For those viewers who fell in love with BBC One's last bravura adaptation of Charles Dickens, Bleak House, Little Dorrit will be a rare treat: an adaptation that deals with larger themes and issues affecting all of us but also a more intimate riches-to-rags-to-riches-to-rags story about a family caught in the hands of financial woe. It's a story that is at its heart about possessions--money, a pocket watch, a lost button, some fine cigars--and how, at the end of the day, like Amy Dorrit herself, we might only be left with our grace and goodwill when all else fails.
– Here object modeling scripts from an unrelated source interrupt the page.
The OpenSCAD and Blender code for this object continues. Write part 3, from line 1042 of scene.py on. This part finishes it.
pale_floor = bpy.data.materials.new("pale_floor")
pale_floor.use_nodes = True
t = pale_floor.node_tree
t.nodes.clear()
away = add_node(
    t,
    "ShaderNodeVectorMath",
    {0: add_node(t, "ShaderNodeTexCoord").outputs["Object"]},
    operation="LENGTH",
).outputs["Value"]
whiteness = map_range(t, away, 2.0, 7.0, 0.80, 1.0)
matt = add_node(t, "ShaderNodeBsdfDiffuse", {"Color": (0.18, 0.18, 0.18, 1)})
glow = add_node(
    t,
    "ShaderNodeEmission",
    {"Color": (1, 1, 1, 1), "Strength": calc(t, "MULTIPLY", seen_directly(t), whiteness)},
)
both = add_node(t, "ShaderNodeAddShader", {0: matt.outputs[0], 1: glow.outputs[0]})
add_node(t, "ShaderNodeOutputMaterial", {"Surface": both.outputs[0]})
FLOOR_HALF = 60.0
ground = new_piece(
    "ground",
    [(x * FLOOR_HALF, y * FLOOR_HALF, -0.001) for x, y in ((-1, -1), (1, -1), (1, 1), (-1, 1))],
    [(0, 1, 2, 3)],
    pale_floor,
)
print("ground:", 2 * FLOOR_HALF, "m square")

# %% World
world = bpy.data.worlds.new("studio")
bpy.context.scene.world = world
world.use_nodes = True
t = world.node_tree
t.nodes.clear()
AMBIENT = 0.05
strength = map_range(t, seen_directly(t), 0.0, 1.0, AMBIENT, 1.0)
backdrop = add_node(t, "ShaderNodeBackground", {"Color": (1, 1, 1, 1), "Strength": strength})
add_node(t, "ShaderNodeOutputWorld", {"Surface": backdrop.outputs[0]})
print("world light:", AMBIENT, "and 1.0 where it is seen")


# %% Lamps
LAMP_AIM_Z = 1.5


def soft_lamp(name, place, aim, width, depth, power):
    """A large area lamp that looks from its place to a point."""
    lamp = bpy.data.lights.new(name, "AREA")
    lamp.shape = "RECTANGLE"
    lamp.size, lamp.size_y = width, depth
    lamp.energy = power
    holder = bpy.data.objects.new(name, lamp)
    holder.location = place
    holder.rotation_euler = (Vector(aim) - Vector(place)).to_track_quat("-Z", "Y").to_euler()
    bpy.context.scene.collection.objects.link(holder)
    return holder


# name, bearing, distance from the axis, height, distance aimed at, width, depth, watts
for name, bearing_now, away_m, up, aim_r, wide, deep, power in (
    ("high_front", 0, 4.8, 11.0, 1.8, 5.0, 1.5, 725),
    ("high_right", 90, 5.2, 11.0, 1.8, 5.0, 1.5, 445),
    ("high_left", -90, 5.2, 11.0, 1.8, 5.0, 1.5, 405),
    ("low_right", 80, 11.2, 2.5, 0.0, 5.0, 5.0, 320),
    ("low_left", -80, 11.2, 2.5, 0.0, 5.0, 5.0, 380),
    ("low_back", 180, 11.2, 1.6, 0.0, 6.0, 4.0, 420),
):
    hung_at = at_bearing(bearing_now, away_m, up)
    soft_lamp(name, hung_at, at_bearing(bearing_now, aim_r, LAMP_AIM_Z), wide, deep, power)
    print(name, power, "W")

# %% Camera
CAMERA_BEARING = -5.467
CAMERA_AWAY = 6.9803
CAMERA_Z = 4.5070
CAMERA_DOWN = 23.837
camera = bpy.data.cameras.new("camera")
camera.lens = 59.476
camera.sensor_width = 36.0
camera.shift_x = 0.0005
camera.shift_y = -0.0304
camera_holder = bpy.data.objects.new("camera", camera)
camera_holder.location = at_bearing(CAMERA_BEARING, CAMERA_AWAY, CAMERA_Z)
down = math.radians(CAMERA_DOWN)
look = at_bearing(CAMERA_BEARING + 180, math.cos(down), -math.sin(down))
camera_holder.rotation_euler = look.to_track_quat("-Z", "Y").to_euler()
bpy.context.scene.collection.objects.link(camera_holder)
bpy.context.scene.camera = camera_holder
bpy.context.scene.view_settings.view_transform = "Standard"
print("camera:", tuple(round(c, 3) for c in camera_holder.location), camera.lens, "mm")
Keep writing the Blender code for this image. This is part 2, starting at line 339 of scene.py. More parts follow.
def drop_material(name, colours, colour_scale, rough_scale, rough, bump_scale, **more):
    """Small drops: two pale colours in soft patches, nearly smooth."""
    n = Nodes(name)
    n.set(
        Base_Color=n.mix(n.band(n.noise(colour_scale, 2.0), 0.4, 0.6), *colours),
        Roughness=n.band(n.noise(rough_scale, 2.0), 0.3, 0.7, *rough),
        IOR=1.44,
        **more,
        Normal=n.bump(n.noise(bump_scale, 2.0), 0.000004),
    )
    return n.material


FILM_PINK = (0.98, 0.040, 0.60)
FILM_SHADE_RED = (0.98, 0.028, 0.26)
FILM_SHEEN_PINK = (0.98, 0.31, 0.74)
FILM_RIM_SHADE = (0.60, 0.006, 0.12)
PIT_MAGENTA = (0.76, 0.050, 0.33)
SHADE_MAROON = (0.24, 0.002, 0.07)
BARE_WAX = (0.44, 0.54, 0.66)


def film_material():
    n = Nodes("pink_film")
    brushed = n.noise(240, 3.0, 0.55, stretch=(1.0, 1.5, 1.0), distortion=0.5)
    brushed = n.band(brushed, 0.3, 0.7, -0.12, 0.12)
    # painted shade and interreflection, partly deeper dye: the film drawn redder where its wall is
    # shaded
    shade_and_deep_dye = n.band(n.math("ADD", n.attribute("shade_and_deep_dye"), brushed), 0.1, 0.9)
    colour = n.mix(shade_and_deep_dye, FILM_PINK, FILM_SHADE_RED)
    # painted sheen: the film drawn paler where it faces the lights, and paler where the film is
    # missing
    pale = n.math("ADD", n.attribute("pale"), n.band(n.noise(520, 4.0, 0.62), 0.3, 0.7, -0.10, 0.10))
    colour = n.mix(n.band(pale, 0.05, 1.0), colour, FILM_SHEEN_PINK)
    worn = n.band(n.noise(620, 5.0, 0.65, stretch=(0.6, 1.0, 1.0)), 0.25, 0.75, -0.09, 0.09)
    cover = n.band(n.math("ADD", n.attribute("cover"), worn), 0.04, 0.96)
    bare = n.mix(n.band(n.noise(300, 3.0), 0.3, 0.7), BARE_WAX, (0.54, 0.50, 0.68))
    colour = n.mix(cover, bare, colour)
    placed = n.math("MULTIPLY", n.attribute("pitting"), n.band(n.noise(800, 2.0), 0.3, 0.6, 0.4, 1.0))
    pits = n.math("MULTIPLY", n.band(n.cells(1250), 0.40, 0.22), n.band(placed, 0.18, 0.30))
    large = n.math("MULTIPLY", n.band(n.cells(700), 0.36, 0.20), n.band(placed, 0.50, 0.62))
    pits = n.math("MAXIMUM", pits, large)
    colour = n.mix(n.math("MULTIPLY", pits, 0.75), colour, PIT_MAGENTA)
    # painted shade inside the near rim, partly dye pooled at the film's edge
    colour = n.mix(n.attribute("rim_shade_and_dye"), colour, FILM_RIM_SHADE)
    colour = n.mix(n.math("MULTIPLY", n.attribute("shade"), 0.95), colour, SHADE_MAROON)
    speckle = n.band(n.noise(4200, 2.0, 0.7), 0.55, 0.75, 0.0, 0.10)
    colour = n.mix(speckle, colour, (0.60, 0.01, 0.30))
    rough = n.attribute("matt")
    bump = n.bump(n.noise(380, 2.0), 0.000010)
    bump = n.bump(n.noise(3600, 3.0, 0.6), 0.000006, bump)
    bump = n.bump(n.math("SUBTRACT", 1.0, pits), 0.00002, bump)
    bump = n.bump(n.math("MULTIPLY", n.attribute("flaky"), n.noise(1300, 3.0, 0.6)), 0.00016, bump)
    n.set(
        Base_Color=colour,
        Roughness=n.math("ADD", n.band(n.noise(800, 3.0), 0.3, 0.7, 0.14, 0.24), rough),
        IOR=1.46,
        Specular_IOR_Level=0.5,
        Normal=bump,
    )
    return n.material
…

Little Dorrit launches this Sunday evening at 9 pm on PBS' Masterpiece Classic. Check your local listings for details.

Comments

Anonymous said…
Thanks for the review - I watched it on YouTube and am anxiously awaiting watching in all its 42" plasma glory this sunday. I completely agree about Claire Foy and would add that Matthew Macfadyen's performance also excellent - he is subtle and completely engrossing.
Anonymous said…
I am so excited to see this. This cast is truly exceptional and I'm sure that Andrew Davies' script is top notch. And I'm particularly happy to see that it's eight hours long and that they didn't try to cram the sprawling story into a shorter time slot!
Jennifer said…
I too am really excited to see this, especially after the previews I saw after this week's encore of David Copperfield (which I also enjoyed quite a bit). Thanks for reviewing it!
par3182 said…
The sensational Little Dorrit [...] aired on BBC One as a fourteen-part mini-series last year and will premiere this weekend here in the States on PBS' Masterpiece Classic as a sumptuously adapted five-part mini-series

does that mean some of it is missing?
Jace Lacob said…
Par3182,

Nothing has been edited out. Rather, it's been structured in a different airing pattern here in the US. In the UK, it aired as two one-hour episodes and twelve half-hour installments. Here in the States, it's airing as five parts of varying length. Hope that clarifies that!